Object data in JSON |
..........

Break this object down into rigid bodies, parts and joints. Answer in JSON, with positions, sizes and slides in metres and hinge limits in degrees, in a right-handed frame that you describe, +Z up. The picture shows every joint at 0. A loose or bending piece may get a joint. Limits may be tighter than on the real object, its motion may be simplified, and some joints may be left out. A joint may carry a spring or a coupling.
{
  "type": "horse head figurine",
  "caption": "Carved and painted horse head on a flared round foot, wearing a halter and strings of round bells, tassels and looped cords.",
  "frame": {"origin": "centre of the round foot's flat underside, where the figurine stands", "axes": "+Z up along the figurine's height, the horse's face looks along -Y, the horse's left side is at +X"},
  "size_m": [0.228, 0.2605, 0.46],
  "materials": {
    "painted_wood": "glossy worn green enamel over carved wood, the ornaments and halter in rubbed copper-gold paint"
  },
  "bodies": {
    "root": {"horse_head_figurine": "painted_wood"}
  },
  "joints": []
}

..........

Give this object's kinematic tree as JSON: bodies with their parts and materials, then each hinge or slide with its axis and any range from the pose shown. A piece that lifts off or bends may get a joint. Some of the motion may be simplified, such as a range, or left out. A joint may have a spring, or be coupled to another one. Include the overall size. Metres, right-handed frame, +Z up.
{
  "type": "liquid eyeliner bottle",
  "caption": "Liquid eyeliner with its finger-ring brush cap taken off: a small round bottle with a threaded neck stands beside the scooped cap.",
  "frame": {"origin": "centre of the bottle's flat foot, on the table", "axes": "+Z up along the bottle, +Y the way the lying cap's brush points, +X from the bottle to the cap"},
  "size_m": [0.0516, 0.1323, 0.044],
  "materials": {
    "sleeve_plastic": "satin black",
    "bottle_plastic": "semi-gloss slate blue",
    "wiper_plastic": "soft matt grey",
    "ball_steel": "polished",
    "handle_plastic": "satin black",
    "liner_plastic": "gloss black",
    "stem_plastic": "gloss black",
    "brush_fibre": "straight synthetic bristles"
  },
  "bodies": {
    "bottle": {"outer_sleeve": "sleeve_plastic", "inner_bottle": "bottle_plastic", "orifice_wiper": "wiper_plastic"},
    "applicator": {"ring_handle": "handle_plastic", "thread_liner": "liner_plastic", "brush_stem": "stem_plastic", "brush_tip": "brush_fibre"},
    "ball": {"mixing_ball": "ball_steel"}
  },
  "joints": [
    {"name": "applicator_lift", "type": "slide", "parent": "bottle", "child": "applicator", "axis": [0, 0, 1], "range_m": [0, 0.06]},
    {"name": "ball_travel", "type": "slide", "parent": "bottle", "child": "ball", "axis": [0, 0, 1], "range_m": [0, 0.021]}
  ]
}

..........

Short task | Return every line above that contains the word "joints".

The response |
Break this object down into rigid bodies, parts and joints. Answer in JSON, with positions, sizes and slides in metres and hinge limits in degrees, in a right-handed frame that you describe, +Z up. The picture shows every joint at 0. A loose or bending piece may get a joint. Limits may be tighter than on the real object, its motion may be simplified, and some joints may be left out. A joint may carry a spring or a coupling.
  "joints": []
  "joints": [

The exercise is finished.